§ **Given request**
State the number of lines in these records holding "parts". Say nothing more.
** Start Provided records **
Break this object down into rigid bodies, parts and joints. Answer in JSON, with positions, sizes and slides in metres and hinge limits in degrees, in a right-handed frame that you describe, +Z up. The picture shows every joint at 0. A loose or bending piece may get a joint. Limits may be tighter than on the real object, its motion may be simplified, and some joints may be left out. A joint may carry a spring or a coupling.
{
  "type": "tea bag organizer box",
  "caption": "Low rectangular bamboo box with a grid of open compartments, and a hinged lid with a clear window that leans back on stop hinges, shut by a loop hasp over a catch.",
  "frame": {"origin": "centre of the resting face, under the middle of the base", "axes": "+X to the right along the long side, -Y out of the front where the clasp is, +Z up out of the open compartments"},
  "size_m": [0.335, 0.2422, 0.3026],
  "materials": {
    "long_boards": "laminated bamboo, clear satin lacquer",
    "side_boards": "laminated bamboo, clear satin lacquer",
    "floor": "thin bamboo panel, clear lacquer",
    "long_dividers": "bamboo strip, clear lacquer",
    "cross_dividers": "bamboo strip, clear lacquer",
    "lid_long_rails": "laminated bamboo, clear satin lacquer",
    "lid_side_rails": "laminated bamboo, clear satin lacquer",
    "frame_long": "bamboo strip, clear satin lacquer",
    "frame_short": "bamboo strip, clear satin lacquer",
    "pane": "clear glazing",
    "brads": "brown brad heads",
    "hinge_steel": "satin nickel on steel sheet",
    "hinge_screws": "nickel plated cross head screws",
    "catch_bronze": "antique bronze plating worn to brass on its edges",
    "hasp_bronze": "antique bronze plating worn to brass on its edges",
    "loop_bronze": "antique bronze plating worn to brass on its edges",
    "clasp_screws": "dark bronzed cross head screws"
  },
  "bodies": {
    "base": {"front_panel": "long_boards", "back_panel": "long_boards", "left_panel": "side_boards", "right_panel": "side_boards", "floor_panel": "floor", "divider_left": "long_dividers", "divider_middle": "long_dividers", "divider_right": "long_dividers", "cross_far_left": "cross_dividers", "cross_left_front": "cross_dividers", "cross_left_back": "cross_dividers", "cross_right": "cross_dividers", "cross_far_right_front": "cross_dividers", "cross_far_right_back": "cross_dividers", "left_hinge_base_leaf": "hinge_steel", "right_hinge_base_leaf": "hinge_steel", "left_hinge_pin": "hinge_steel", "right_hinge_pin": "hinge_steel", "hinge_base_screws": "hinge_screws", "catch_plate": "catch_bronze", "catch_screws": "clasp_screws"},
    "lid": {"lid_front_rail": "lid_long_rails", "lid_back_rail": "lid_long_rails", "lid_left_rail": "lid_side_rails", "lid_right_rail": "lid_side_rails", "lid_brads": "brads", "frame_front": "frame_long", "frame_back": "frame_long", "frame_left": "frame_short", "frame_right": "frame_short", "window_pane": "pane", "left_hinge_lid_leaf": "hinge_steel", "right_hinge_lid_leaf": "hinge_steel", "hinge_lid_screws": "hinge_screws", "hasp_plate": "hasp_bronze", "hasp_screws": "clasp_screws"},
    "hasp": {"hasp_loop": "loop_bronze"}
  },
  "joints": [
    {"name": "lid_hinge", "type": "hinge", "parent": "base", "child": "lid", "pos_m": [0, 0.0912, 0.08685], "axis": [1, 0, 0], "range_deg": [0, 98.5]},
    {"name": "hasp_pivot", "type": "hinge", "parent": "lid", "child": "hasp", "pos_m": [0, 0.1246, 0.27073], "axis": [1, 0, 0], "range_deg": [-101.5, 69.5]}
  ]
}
** End Provided records **
** Start Provided records **
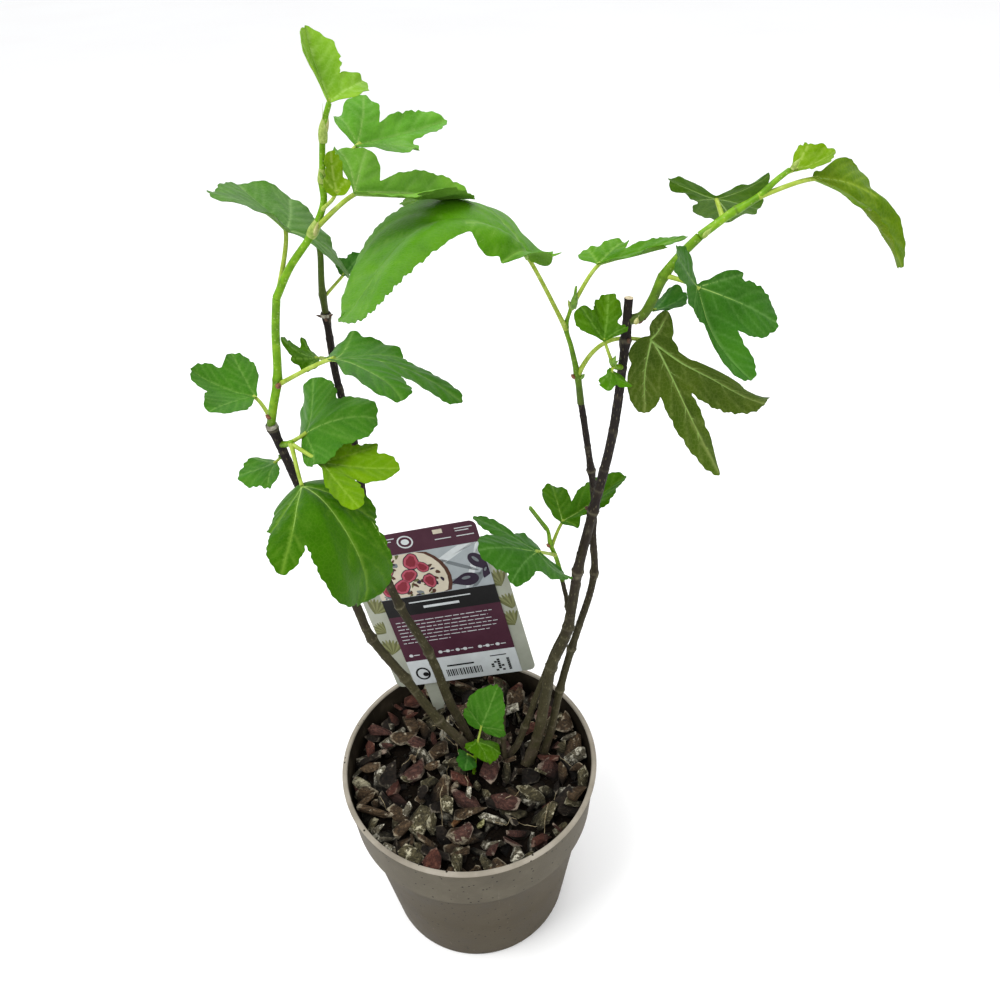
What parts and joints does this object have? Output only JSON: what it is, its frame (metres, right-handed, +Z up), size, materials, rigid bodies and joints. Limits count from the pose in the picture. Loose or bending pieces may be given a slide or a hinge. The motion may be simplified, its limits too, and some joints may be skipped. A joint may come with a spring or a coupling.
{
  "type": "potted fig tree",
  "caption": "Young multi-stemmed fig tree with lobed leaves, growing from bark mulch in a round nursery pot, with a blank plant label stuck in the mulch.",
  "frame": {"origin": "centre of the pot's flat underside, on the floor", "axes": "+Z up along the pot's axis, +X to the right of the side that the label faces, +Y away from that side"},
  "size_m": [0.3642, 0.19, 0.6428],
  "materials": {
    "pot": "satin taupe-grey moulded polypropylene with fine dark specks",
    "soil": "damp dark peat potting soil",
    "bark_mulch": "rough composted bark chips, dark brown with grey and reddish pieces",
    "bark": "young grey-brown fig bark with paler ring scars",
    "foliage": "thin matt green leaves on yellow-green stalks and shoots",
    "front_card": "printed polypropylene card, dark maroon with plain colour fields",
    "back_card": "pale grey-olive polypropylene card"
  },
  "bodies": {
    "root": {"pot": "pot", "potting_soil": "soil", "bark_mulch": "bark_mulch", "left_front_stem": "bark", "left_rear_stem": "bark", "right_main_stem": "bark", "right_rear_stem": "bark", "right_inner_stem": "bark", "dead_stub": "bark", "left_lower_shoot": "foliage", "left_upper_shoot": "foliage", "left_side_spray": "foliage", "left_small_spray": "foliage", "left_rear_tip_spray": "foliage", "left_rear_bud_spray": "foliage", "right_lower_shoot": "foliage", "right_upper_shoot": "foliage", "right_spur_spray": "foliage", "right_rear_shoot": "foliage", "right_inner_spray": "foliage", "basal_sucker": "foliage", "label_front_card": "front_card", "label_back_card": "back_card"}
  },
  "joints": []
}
** End Provided records **
§ **The result**
2